Traditionally health statistics are derived from civil and/or vital registration. Civil registration in low- to middle-income countries varies from partial coverage to essentially nothing at all. Consequently the state of the art for public health information in low- to middle-income countries is efforts to combine or triangulate data from different sources to produce a more complete picture across both time and space – data amalgamation. Data sources amenable to this approach include sample surveys, sample registration systems, health and demographic surveillance systems, administrative records, census records, health facility records and others. We propose a new statistical framework for gathering health and population data – Hyak – that leverages the benefits of sampling and longitudinal, prospective surveillance to create a cheap, accurate, sustainable monitoring platform.
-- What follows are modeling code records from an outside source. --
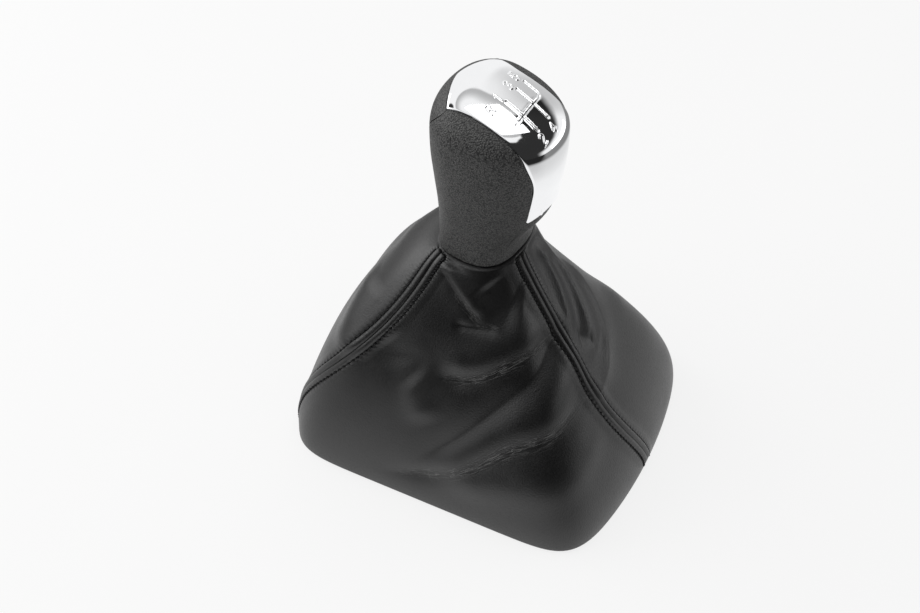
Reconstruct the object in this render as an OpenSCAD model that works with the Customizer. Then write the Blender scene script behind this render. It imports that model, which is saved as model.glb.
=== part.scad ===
// Gear shift knob with its sewn leather gaiter, millimetres.
// The gaiter stands on z = 0 with the lever's axis on z. +Y is the front of the car, +X its right.

/* [Gaiter base] */
// Half width of the base, left to right
base_half_x = 66; // [50:1:90]
// Half length of the base at its corners, front to rear
base_half_y = 71.5; // [55:1:95]
// How far the front and rear edges bow out at their middle
base_bow = 9.5; // [0:0.5:14]
// Squareness of the base's corners, higher is squarer
base_square = 9; // [4:0.5:14]
// Width of the hem that turns in under the frame
hem_w = 9; // [6:0.5:14]

/* [Leather] */
// Thickness of the leather
leather_t = 1.2; // [0.8:0.1:2]
// Height of the collar where the leather folds in under the knob
collar_z = 112.2; // [90:1:130]
// Half width of the collar, left to right
collar_half_x = 22; // [20.5:0.25:26]
// Half length of the collar, front to rear
collar_half_y = 19; // [18:0.25:24]
// How far the collar's middle lies in front of the lever's axis
collar_forward = 3.2; // [0:0.2:6]
// Depth of the leather's main folds
fold_depth = 2.6; // [0.5:0.1:4]
// Height of the sewn seams above the leather
seam_rise = 0.9; // [0:0.1:1.5]
// Half width of a sewn seam, over its two rows of stitches
seam_half_w = 5; // [3:0.5:8]
// Gap between two leather panels along their seam
seam_gap = 0.4; // [0.2:0.1:0.6]
// Height above the collar's underside that the tied lip hangs down
lip_h = 14; // [10:0.5:20]

/* [Knob head] */
// Turn of the knob about the lever's axis, as it stands in its gaiter
head_turn = -8; // [-20:1:20]
// Clear gap between the knob's rim and the leather below it
rim_gap = 1.2; // [1:0.1:3]
// Height of the head from its rim to the top of the crown
head_h = 79.5; // [70:0.5:95]
// Height of the crown's rounding
crown_h = 16.7; // [12:0.2:24]
// Half width of the head at its widest
head_half_x = 26.2; // [23:0.2:32]
// Reach of the head in front of its widest section
head_front = 19.8; // [17:0.2:26]
// Reach of the head behind its widest section
head_rear = 33.1; // [30:0.2:40]
// How far the widest section lies in front of the lever's axis
head_forward = 3.7; // [2:0.1:6]
// Fall of the crown towards the driver, per millimetre
crown_slope = 0.17; // [0:0.01:0.25]
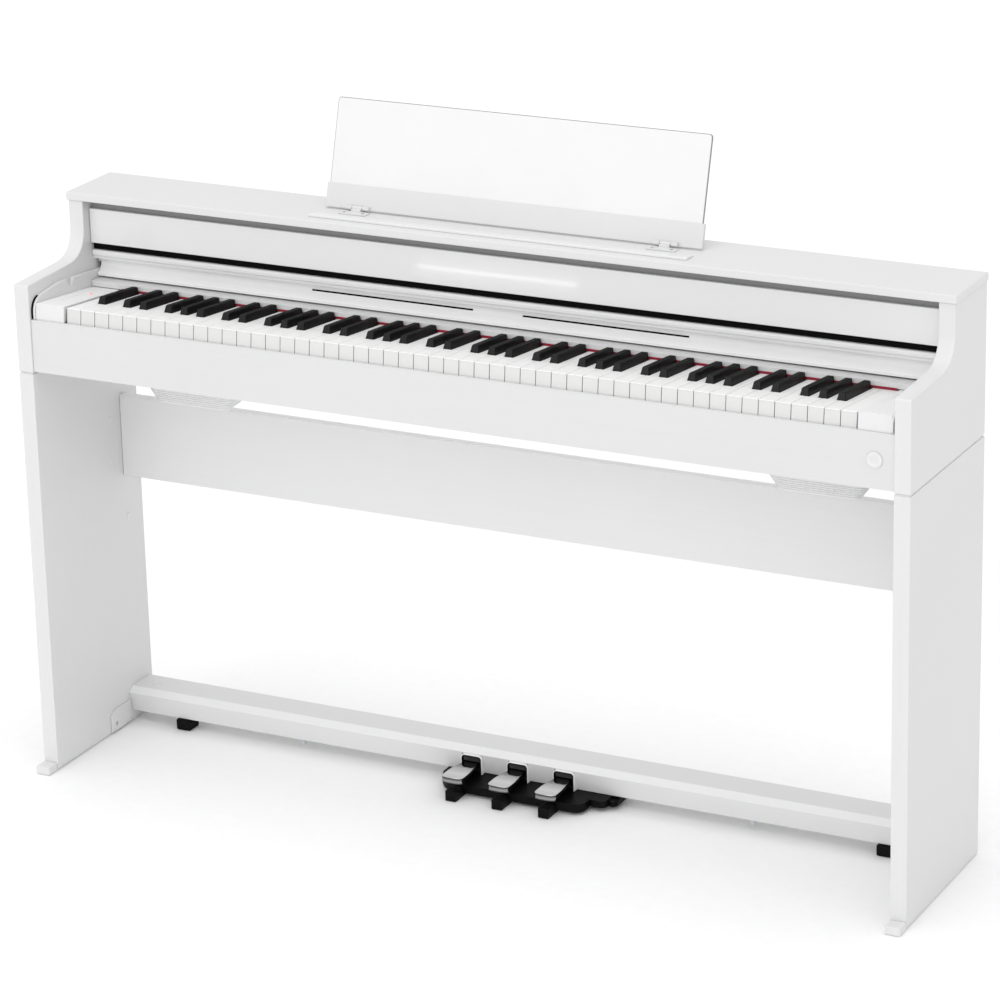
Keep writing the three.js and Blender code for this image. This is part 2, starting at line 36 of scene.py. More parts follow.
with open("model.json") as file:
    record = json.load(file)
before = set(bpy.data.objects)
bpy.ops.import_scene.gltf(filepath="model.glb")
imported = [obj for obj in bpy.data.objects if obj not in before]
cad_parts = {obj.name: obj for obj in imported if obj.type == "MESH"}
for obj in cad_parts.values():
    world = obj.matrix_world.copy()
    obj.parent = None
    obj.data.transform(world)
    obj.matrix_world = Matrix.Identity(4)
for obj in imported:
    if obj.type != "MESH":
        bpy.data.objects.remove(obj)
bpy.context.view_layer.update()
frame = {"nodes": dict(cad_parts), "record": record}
scene = bpy.context.scene
record = frame["record"]
slot_of = {part["node"]: part["material_slot"] for part in record["subparts"]}
body_of = {
    node: body for body, nodes in record["behaviour"]["bodies"].items() for node in nodes
}


# ---------------------------------------------------------------- materials


class Nodes:
    """A material's node tree, with short calls for the nodes used here."""

    def __init__(self, name):
        self.material = bpy.data.materials.new(name)
        self.material.use_nodes = True
        self.tree = self.material.node_tree
        self.shader = self.tree.nodes["Principled BSDF"]

    def add(self, kind, **values):
        node = self.tree.nodes.new(kind)
        for key, value in values.items():
            if hasattr(node, key):
                setattr(node, key, value)
            else:
                node.inputs[key.replace("_", " ")].default_value = value
        return node

    def link(self, source, target):
        self.tree.links.new(source, target)

    def coords(self, scale):
        where = self.add("ShaderNodeTexCoord")
        mapping = self.add("ShaderNodeMapping")
        mapping.inputs["Scale"].default_value = scale
        self.link(where.outputs["Object"], mapping.inputs["Vector"])
        return mapping.outputs["Vector"]

    def noise(self, scale, detail=4.0, roughness=0.5, distortion=0.0):
        node = self.add("ShaderNodeTexNoise", Detail=detail, Roughness=roughness)
        node.inputs["Scale"].default_value = 1.0
        node.inputs["Distortion"].default_value = distortion
        self.link(self.coords(scale), node.inputs["Vector"])
        return node.outputs["Fac"]

    def ramp(self, factor, *stops):
        node = self.add("ShaderNodeValToRGB")
        elements = node.color_ramp.elements
        while len(elements) < len(stops):
            elements.new(0.5)
        for element, (position, colour) in zip(elements, stops):
            element.position = position
            element.color = (*colour, 1.0)
        self.link(factor, node.inputs["Fac"])
        return node.outputs["Color"]

    def remap(self, factor, low, high, start=0.3, end=0.7):
        node = self.add("ShaderNodeMapRange")
        node.inputs["From Min"].default_value = start
        node.inputs["From Max"].default_value = end
        node.inputs["To Min"].default_value = low
        node.inputs["To Max"].default_value = high
        self.link(factor, node.inputs["Value"])
        return node.outputs["Result"]

    def blend(self, first, second, share):
        node = self.add("ShaderNodeMix", data_type="FLOAT")
        node.inputs[0].default_value = share
        self.link(first, node.inputs[2])
        self.link(second, node.inputs[3])
        return node.outputs[0]

    def bump(self, height, strength, distance):
        node = self.add("ShaderNodeBump")
        node.inputs["Strength"].default_value = strength
        node.inputs["Distance"].default_value = distance
        self.link(height, node.inputs["Height"])
        self.link(node.outputs["Normal"], self.shader.inputs["Normal"])

    def colour(self, value):
        self.link(value, self.shader.inputs["Base Color"])

    def rough(self, value):
        self.link(value, self.shader.inputs["Roughness"])

    def set(self, **values):
        for key, value in values.items():
            self.shader.inputs[key.replace("_", " ")].default_value = value


def shades(base, spread):
    """Two close tones of one colour, for a ramp across a noise."""
    return [tuple(c * (1 - spread) for c in base), tuple(min(1, c * (1 + spread)) for c in base)]


def satin_board(name, grain, white=0.704):
    """White foil with a fine wood grain. grain is the axis that the fibres run along."""
    m = Nodes(name)
    along, across = 1.6, 150.0
    scale = tuple(along if axis == grain else across for axis in "xyz")
    fibres = m.noise(scale, detail=6, roughness=0.62, distortion=0.35)
    pores = m.noise(tuple(9.0 if axis == grain else 620.0 for axis in "xyz"), detail=2)
    patches = m.noise((3.1, 3.1, 3.1), detail=2)
    low, high = shades((white, white, white + 0.003), 0.012)
    m.colour(m.ramp(m.blend(fibres, patches, 0.45), (0.35, low), (0.68, high)))
    m.rough(m.remap(fibres, 0.36, 0.50))
    m.bump(m.blend(fibres, pores, 0.4), 0.22, 0.0004)
    m.set(Specular_IOR_Level=0.42)
    return m.material


def gloss_panel(name, base):
    """Lacquered panel with a faint ripple under a clear coat."""
    m = Nodes(name)
    ripple = m.noise((7.0, 7.0, 7.0), detail=2)
    dust = m.noise((420.0, 420.0, 420.0), detail=2)
    low, high = shades(base, 0.006)
    m.colour(m.ramp(ripple, (0.3, low), (0.7, high)))
    m.rough(m.remap(dust, 0.05, 0.08))
    m.bump(ripple, 0.02, 0.0006)
    m.set(Coat_Weight=0.4, Coat_Roughness=0.02)
    return m.material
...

Hyak has three fundamental components:
• Data amalgamation: A sampling and surveillance component that organizes two or more data collection systems to work together: (1) data from HDSS with frequent, intense, linked, prospective follow-up and (2) data from sample surveys conducted in large areas surrounding the Health and Demographic Surveillance System (HDSS) sites using informed sampling so as to capture as many events as possible;
• Cause of death: Verbal autopsy to characterize the distribution of deaths by cause at the population level; and
• Socioeconomic status (SES): Measurement of SES in order to characterize poverty and wealth.
We conduct a simulation study of the informed sampling component of Hyak based on the Agincourt HDSS site in South Africa. Compared with traditional cluster sampling, Hyak's informed sampling captures more deaths, and when combined with an estimation model that includes spatial smoothing, produces estimates of both mortality counts and mortality rates that have lower variance and small bias.